Machine-Learned Many-Body Potentials for Charged Colloids reveal Gas-Liquid Spinodal Instabilities only in the strong-coupling regime of Primitive Models
Thijs ter Rele, Ren\'e van Roij, Marjolein Dijkstra

TL;DR
This study uses machine learning to develop efficient potentials for simulating highly charged colloids, revealing that gas-liquid instabilities occur only under strong electrostatic coupling, not in weakly coupled regimes.
Contribution
The paper introduces a machine-learning framework to accurately model colloid interactions, enabling simulations at high valencies that were previously computationally infeasible.
Findings
Gas-liquid spinodal instabilities appear only in strongly coupled regimes.
ML potentials reproduce phase separation observed in primitive-model simulations.
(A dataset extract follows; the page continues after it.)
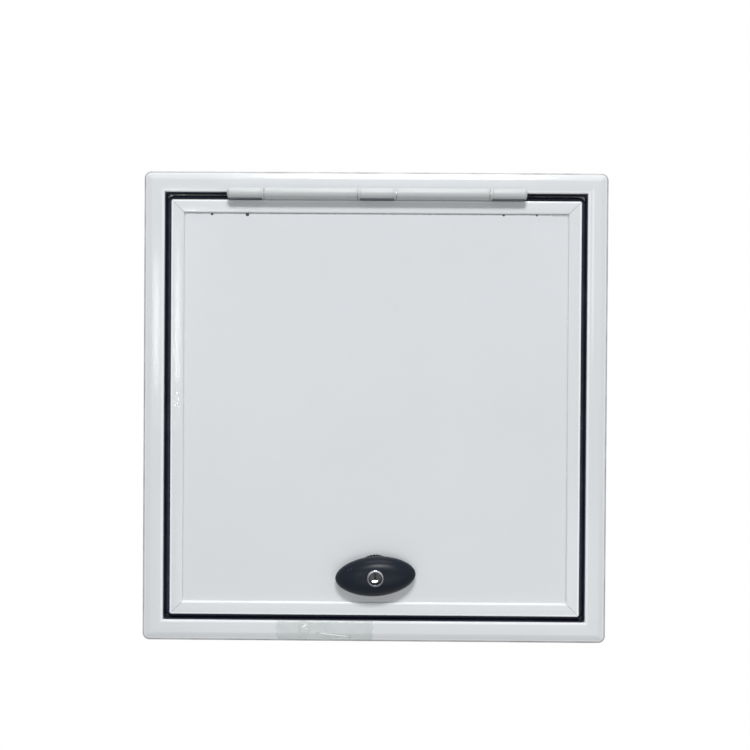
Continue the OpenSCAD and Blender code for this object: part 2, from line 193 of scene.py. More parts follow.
def outline(corners, steps=5):
    """Closed outline through corners of (across, deep, rounding). Each corner becomes the
    curve (1-s)^2 A + 2s(1-s) C + s^2 B, with A and B at the rounding's length on its legs."""
    c = np.array([corner[:2] for corner in corners], float)
    r = np.array([corner[2] for corner in corners], float)[:, None]
    before, after = np.roll(c, 1, 0) - c, np.roll(c, -1, 0) - c
    a = c + r * before / np.linalg.norm(before, axis=1, keepdims=True)
    b = c + r * after / np.linalg.norm(after, axis=1, keepdims=True)
    s = np.linspace(0, 1, steps)[None, :, None]
    curve = (1 - s) ** 2 * a[:, None] + 2 * s * (1 - s) * c[:, None] + s ** 2 * b[:, None]
    return curve.reshape(-1, 2)


def arc(across, deep, r, start, end, steps=9):
    """Points at radius r round a centre, from one angle to another, in degrees."""
    a = np.radians(np.linspace(start, end, steps))
    return np.stack([across + r * np.cos(a), deep + r * np.sin(a)], 1)


def member(profile, length, corner_r, gap=0.0):
    """Grid of one mitred length along X. An outline point at u inwards keeps that place, and
    the last stations turn on an arc of radius corner_r - u up to the 45 degree plane."""
    u, deep = profile[:, 0], profile[:, 1]
    r = np.maximum(corner_r - u, 0)
    turn = np.linspace(0, np.pi / 4, 7)[:, None]
    lead = np.array([0.02, 0.003, 0.0005])[:, None]
    centre = length / 2 - np.maximum(corner_r, u) - gap
    along = np.vstack([centre - lead, centre + r * np.sin(turn)])
    inward = np.vstack([np.broadcast_to(u, (3, len(u))),
                        np.maximum(u, corner_r) - r * np.cos(turn)])
    half = np.stack([along, np.broadcast_to(deep, along.shape), inward], -1)
    return np.concatenate([half[::-1] * (-1, 1, 1), half])


def on_side(grid, side, box):
    """Turns a length drawn along X with z inwards onto one side of a box (x0, x1, z0, z1)."""
    x0, x1, z0, z1 = box
    along, deep, inward = np.moveaxis(grid, -1, 0)
    mx, mz = (x0 + x1) / 2, (z0 + z1) / 2
    x, z = {"bottom": (mx + along, z0 + inward), "top": (mx - along, z1 - inward),
            "left": (x0 + inward, mz - along), "right": (x1 - inward, mz + along)}[side]
    return np.stack([x, deep, z], -1)


def quads(grid, wrap_a=False, wrap_b=False):
    """The grid's points as rows, and its faces from each point to its three neighbours."""
    n, m = grid.shape[:2]
    index = np.arange(n * m).reshape(n, m)
    if wrap_a:
        index = np.vstack([index, index[:1]])
    if wrap_b:
        index = np.hstack([index, index[:, :1]])
    faces = np.stack([index[:-1, :-1], index[1:, :-1], index[1:, 1:], index[:-1, 1:]], -1)
    return grid.reshape(-1, 3), faces.reshape(-1, 4).tolist()


def capped(grid):
    """A run of closed outlines with a flat cap on its first and its last."""
    n, m = grid.shape[:2]
    points, faces = quads(grid, wrap_b=True)
    first, last = np.arange(m), np.arange(m) + (n - 1) * m
    return points, faces + [first[::-1].tolist(), last.tolist()]


def piece(name, shells, body, material, replaces=(), crease=32, bevel=0.0):
    """One object from shells of points and faces: doubles merged, faces turned outwards,
    smooth up to the crease angle, with a small bevel on sharper edges if asked."""
    verts, faces, start = [], [], 0
    for points, shell in shells:
        verts.append(points)
        faces += [[i + start for i in face] for face in shell]
        start += len(points)
    mesh = bpy.data.meshes.new(name)
    mesh.from_pydata(np.concatenate(verts).tolist(), [], faces)
    work = bmesh.new()
    work.from_mesh(mesh)
    bmesh.ops.remove_doubles(work, verts=work.verts, dist=MERGE)
    bmesh.ops.dissolve_degenerate(work, edges=work.edges, dist=MERGE / 2)
    bmesh.ops.recalc_face_normals(work, faces=work.faces)
    work.to_mesh(mesh)
    work.free()
    return finished(name, mesh, body, material, replaces, crease, bevel)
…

Like-charge attractions are absent in weakly coupled regimes, aligning with experimental observations.
Abstract
Past experimental observations of gas-liquid and gas-crystal coexistence in low-salinity suspensions of highly charged colloids have suggested the existence of like charge attraction. Evidence for this phenomenon was also observed in primitive-model simulations of (asymmetric) electrolytes and of low-charge nanoparticle dispersions. These results from low-valency simulations have often been extrapolated to experimental parameter regimes of high colloid valency where like-charge attraction between colloids has been reported. However, direct simulations of highly charged colloids remain computationally demanding. To circumvent slow equilibration, we employ a machine-learning (ML) framework to construct ML potentials that accurately describe the effective colloid interactions. Our ML potentials enable fast simulations of dispersions and successfully reproduce the gas-liquid and gas-solid…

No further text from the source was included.